BEIRUT: Telecommunications Minister Boutros Harb hopes to make state-owned cellphone networks more efficient by revising the contracts that outsource their management to the private sector, a source at the ministry said Friday.
“Harb is interested in modifying the contracts with Alfa and touch to reduce the cost of running the networks on behalf the state. He also wants the companies to pledge to improve the quality of services and end the constant interruptions of phone call conversations,” the source told The Daily Star.
Touch, which was previously known as MTC, has been operating in Lebanon since 2004, while Alfa entered the market in 2009. Both networks are owned by the government, but their management is contracted out to Zain Group and Orascom Telecom, respectively.
According to the existing outsourcing agreement, the government pays both companies a $7.5 million monthly fee to operate the networks, as well as a bonus for every client they attract.

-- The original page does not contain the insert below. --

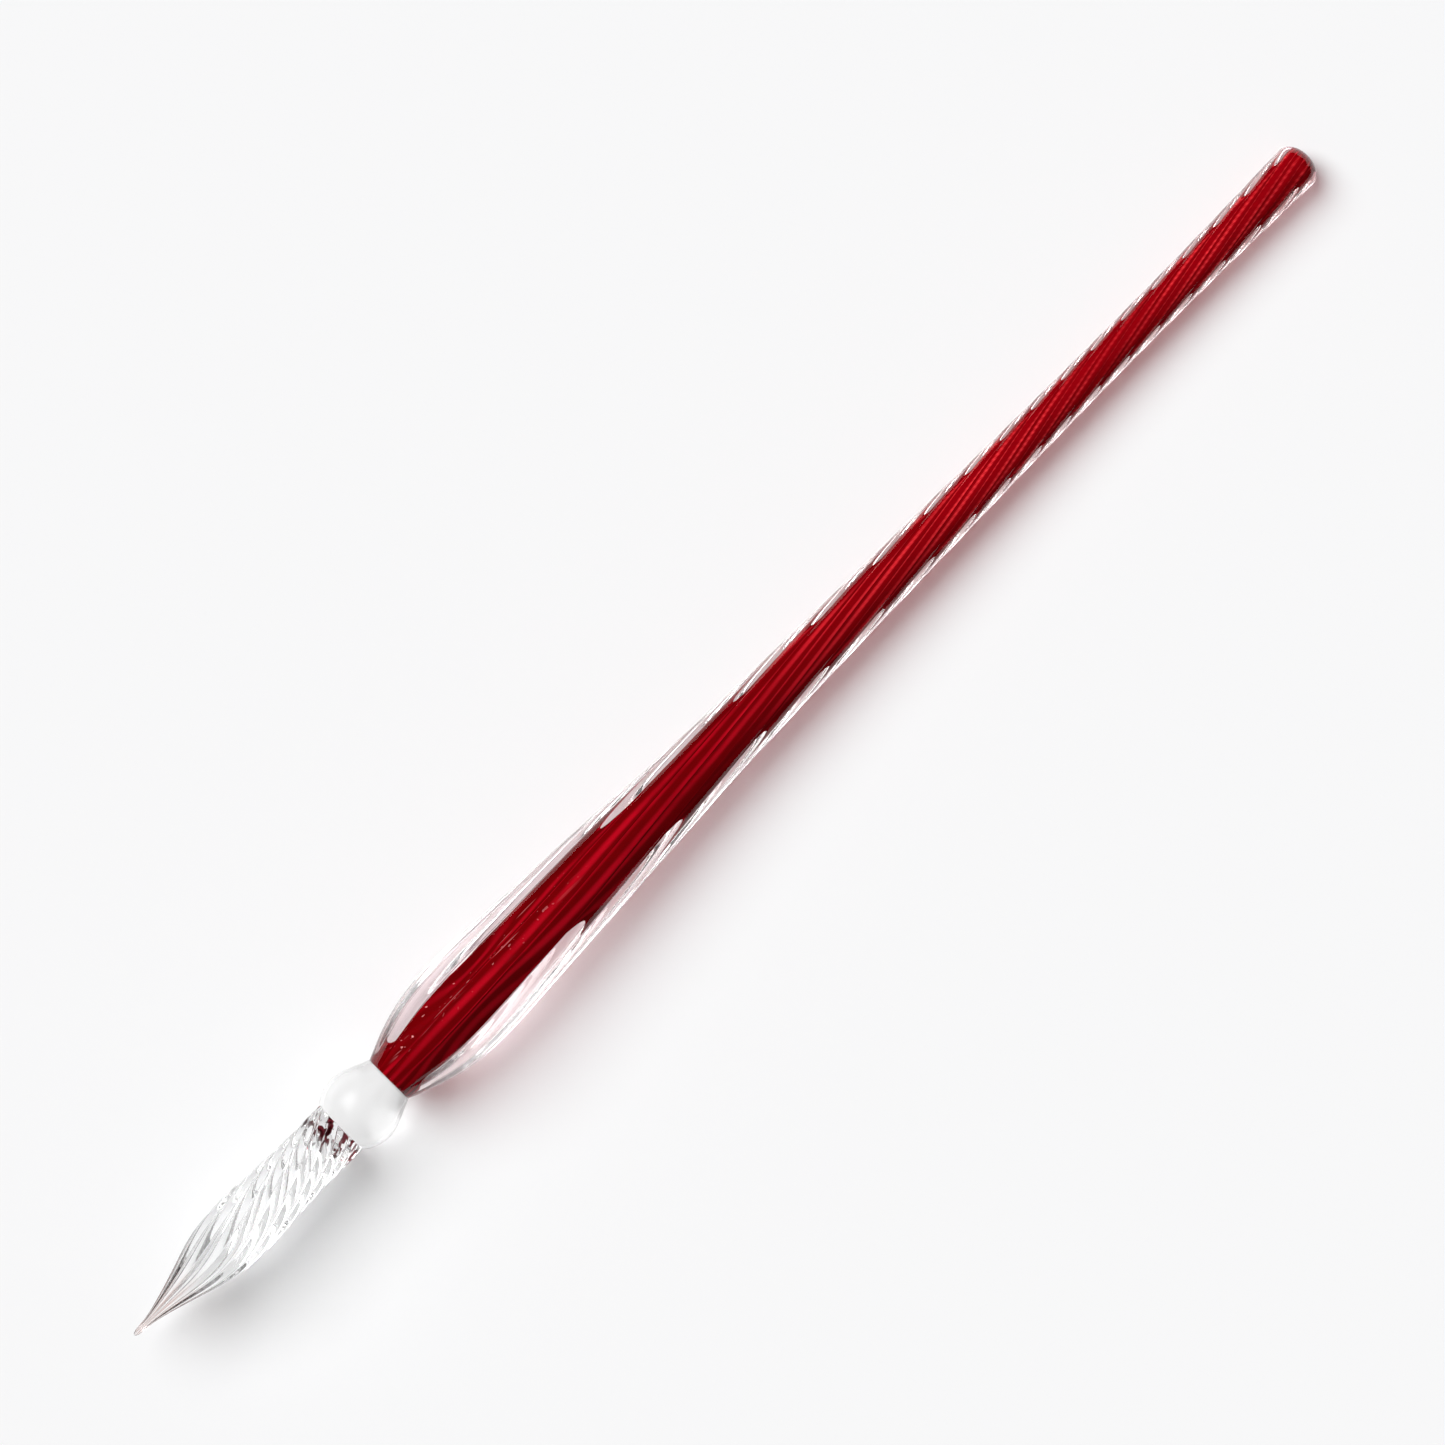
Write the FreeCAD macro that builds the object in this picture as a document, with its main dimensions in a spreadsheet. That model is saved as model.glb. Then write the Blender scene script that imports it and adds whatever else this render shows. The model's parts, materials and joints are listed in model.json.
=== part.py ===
import FreeCAD, Part
import math
import os
import Sketcher

from FreeCAD import Placement, Rotation, Vector

# Lampworked glass dip pen, laid down on its bulb and its tail.
#
# Four gathers of glass fused end to end and around each other: a ruby rod, the clear
# jacket around it with its twisted flutes, a clear ball, and a clear fluted nib.
#
# Every sub-part is drawn in the pen's own frame: X runs along the pen from the writing
# tip at 0 to the tail, Y and Z are across it. One shared placement then lays the pen on
# the XY plane, with the origin under the middle of its bounding box.

# ---------------------------------------------------------------- driving dimensions
# Stations are distances from the writing tip along the pen, in mm. Twists are in degrees
# of turn per mm of length, and flute depths are fractions of the radius.
DIMENSIONS = [
    ("overall_length", 180.0),
    # handle outline over the flute crests
    ("neck_station", 38.9), ("neck_radius", 2.98),
    ("throat_station", 42.0), ("throat_radius", 4.24),
    ("cheek_station", 45.5), ("cheek_radius", 5.24),
    ("bulb_station", 50.2), ("bulb_radius", 5.71),
    ("palm_station", 58.0), ("palm_radius", 5.41),
    ("grip_station", 70.0), ("grip_radius", 4.76),
    ("shank_station", 84.0), ("shank_radius", 3.86),
    ("stem_station", 100.0), ("stem_radius", 3.22),
    ("shaft_station", 125.0), ("shaft_radius", 2.63),
    ("waist_station", 152.0), ("waist_radius", 2.24),
    ("flare_station", 169.0), ("flare_radius", 2.39),
    ("tail_station", 178.2), ("tail_radius", 2.61),
    # flutes of the handle
    ("casing_flutes", 15), ("casing_flute_depth", 0.028), ("casing_phase", -1.1),
    ("flute_fade_length", 4.0),
    # twist of those flutes, at handle stations and at four more of its own
    ("neck_twist", 0.5), ("palm_twist", 0.5), ("grip_twist", 1.1), ("shank_twist", 1.35),
    ("stem_twist", 2.3),
    ("quickening_station", 118.0), ("quickening_twist", 3.0),
    ("tight_station", 136.0), ("tight_twist", 5.1),
    ("tightest_station", 145.0), ("tightest_twist", 5.35),
    ("easing_station", 165.0), ("easing_twist", 4.8), ("end_twist", 4.6),
    # ruby core, steered by control points at its ends and at handle stations between
    ("core_neck_radius", 2.10), ("core_bulb_radius", 1.55), ("core_palm_radius", 1.82),
    ("core_grip_radius", 2.25), ("core_shank_radius", 1.78), ("core_stem_radius", 1.66),
    ("core_shaft_radius", 1.42), ("core_waist_radius", 1.14), ("core_tail_radius", 1.28),
    ("core_rim_inset", 0.05),
    # ball, from its seat on the nib to its shoulder on the neck
    ("ball_station", 34.5), ("ball_radius", 4.48),
    # nib outline over the flute crests
    ("nib_tip_radius", 0.15),
    ("nib_point_station", 0.4), ("nib_point_radius", 0.31),
    ("nib_needle_station", 1.4), ("nib_needle_radius", 0.42),
    ("nib_cone_station", 3.9), ("nib_cone_radius", 0.89),
    ("nib_flank_station", 8.0), ("nib_flank_radius", 2.14),
    ("nib_shoulder_station", 12.2), ("nib_shoulder_radius", 3.38),
    ("nib_crown_station", 15.0), ("nib_crown_radius", 3.73),
    ("nib_body_station", 21.5), ("nib_body_radius", 3.51),
    ("nib_root_station", 28.2), ("nib_root_radius", 3.30),
    ("nib_seat_station", 31.6), ("nib_seat_radius", 3.38),
    # flutes of the nib
    ("nib_flutes", 12), ("nib_flute_depth", 0.13), ("nib_seat_depth", 0.05),
    ("nib_phase", 0.0), ("nib_twist_start", 7.0), ("nib_twist_at_seat", 11.5),
]

CORE_STOPS = ["neck", "bulb", "palm", "grip", "shank", "stem", "shaft", "waist"]
TWIST_STOPS = ["neck", "palm", "grip", "shank", "stem", "quickening", "tight", "tightest",
               "easing"]
CREST_POINTS = 9    # points across one flute's rib, from groove to groove
HANDLE_SPANS = 64   # spans along the handle's flutes
DOME_SPANS = 6      # spans around the tail's rounded end
NIB_SPANS = 48      # spans along the nib's flutes
SEAM = 1e-4         # gap that sewing may close, mm
SEAM_FIT = 1e-5     # how closely two neighbouring ribs share their groove line, mm
BORE_RUNOUT = 1.0   # how far the bore's cut runs on past the tail, mm

doc = FreeCAD.newDocument("dip_pen")
sheet = doc.addObject("Spreadsheet::Sheet", "dims")
for row, (alias, number) in enumerate(DIMENSIONS, start=1):
    sheet.set(f"A{row}", alias)
    sheet.set(f"B{row}", str(number))
    sheet.setAlias(f"B{row}", alias)
doc.recompute()


def dim(alias):
    """A driving dimension, as the sheet holds it."""
    return float(sheet.get(alias))


# ---------------------------------------------------------------- twisted flutes
def smooth_step(low, high, value):
    into = min(max((value - low) / (high - low), 0.0), 1.0)
    return into * into * (3 - 2 * into)


def outline(names, spans, first_point=None):
    """(station, radius) pairs evenly spaced along a smooth curve through named points."""
    points = [Vector(dim(f"{name}_station"), dim(f"{name}_radius"), 0) for name in names]
    if first_point:
        points.insert(0, first_point)
    curve = Part.BSplineCurve()
    curve.interpolate(points)
    return [(point.x, point.y) for point in curve.discretize(spans + 1)]


def rib_face(stations, flutes, depth_at, turn_at, phase):
    """One rib's outer skin, from groove to groove, twisted along the pen."""
    pitch = 2 * math.pi / flutes
    grid = []
    for step in range(CREST_POINTS):
        across = step / (CREST_POINTS - 1) - 0.5
        below_crest = 1 - math.cos(math.pi * across)
        line = []
        for station, radius in stations:
            reach = radius * (1 - depth_at(station) * below_crest)
            angle = phase + pitch * across + turn_at(station)
            line.append(Vector(station, reach * math.cos(angle), reach * math.sin(angle)))
        grid.append(line)
    surface = Part.BSplineSurface()
    surface.interpolate(grid)
    return surface.toShape()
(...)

Former Telecommunications Minister Nicolas Sehnaoui renewed the contracts with Alfa and touch for three months in December last year, in order to guarantee that cellular services in Lebanon would not be interrupted. His caretaker government did not have the power to launch a new tender.
The source at the ministry said the general managers at Alfa and touch were aware of Harb’s plans, which would have to be enacted before the contracts expire at the end of March.

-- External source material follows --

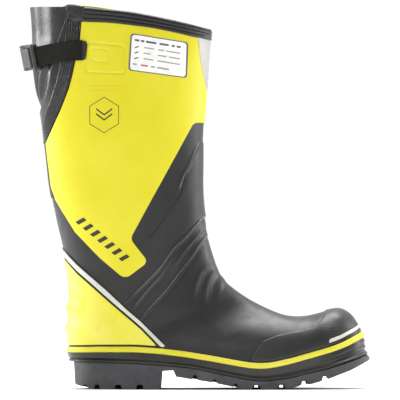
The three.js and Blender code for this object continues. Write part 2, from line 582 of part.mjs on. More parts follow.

“We have been in direct [contact] with the firms since Harb took office. We know that we can’t launch a tender at short notice, but ... we will endeavor to obtain the best conditions for the state,” the source said.

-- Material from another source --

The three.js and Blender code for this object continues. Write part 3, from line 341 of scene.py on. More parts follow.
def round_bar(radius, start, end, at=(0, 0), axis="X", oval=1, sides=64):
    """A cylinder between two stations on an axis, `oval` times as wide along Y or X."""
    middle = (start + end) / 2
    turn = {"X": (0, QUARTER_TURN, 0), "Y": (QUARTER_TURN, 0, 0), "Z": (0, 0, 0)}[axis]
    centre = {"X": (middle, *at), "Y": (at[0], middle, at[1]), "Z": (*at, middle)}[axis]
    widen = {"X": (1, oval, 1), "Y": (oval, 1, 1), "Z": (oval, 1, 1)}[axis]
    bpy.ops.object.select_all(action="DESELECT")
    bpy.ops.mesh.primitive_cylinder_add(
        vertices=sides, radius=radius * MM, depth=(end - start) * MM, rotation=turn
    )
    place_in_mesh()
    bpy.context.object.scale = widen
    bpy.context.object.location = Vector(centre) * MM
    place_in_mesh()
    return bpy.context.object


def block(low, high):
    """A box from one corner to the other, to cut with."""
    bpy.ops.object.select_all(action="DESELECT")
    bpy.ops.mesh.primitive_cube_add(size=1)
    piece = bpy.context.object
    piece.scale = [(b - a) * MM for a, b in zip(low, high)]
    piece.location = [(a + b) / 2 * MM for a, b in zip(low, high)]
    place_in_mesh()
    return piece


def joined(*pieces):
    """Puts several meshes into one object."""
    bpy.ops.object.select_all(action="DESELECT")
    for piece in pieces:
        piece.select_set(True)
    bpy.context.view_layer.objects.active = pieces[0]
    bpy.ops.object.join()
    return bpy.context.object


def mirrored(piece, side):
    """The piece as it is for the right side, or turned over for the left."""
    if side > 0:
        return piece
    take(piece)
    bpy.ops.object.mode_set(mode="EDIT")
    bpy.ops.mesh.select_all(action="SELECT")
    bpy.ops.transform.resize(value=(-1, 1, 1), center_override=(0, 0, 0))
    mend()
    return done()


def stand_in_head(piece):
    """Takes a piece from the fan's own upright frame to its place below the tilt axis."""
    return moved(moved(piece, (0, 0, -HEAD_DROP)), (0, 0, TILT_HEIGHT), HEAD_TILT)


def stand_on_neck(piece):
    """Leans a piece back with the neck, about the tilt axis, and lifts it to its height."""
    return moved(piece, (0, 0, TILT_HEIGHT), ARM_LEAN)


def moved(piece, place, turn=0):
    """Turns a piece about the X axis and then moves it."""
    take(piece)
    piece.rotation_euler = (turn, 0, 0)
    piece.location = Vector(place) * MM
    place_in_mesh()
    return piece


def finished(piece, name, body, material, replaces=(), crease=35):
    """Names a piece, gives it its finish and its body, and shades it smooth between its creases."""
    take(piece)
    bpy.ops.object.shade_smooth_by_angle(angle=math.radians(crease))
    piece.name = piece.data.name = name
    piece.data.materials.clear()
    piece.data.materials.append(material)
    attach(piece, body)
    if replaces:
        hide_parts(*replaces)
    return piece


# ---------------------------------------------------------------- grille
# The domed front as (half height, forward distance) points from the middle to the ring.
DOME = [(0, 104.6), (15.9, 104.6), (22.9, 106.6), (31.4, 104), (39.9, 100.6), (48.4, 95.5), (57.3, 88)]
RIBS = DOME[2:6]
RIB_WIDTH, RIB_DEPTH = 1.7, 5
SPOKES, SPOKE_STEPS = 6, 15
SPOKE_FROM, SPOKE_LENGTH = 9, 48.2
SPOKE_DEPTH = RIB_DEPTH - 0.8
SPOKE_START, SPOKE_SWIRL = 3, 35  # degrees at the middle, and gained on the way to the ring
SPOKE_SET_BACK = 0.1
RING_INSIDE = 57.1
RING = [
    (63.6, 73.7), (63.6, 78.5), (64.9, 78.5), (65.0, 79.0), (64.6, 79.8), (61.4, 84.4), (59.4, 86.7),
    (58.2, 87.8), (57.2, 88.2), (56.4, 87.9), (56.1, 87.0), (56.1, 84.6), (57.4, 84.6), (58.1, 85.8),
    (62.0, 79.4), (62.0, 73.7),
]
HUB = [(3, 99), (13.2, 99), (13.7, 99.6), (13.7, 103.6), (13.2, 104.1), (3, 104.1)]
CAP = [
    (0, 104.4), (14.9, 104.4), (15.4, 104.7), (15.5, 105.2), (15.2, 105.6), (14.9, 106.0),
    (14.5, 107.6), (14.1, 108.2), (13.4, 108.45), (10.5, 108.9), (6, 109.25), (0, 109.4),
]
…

“Each firm generates between $15-16 million a month from the income and bonuses,” one telecoms expert told The Daily Star.
But the expert doubts that the companies will make any drastic changes to the contracts at such short notice.
“What can Harb do if the companies do not make major modifications to the contracts? He can’t replace them in one week,” he said.
Marwan Hayek, the general manager of Alfa, said the networks were negotiating with Harb and his team but declined to say if the contracts will be renewed.
“We are studying the terms [put in place] by the minister and we are fully cooperating with the ministry,” Hayek said.
Claude Bassil, touch’s general manager, was not available to comment on the contracts.
The source close to Harb said the minister would not rush the decision.
“Harb has only two months in office and he realizes that he can’t perform miracles in a short period. But he will do his best to improve the quality of services and reduce the cost of cellular calls. He is a lawyer and he intends to follow the law to the letter,” the source said.
The minister intends to hold a news conference next Wednesday to unveil his plans for the sector.
“Harb will try to persuade the president of the republic, prime minister and the ministers to reduce the cost of land line and cellular bills to relieve the citizens,” the source said, adding: “The cellular bills are 10 times higher than in France and this is unacceptable.”
However, observers are skeptical that the Cabinet will agree to reduce the phone bills dramatically, as they generate more than $1 billion for the Treasury each year.
Sources said that Harb plans to increase the speed of the Internet in Lebanon, which is among the slowest in the world.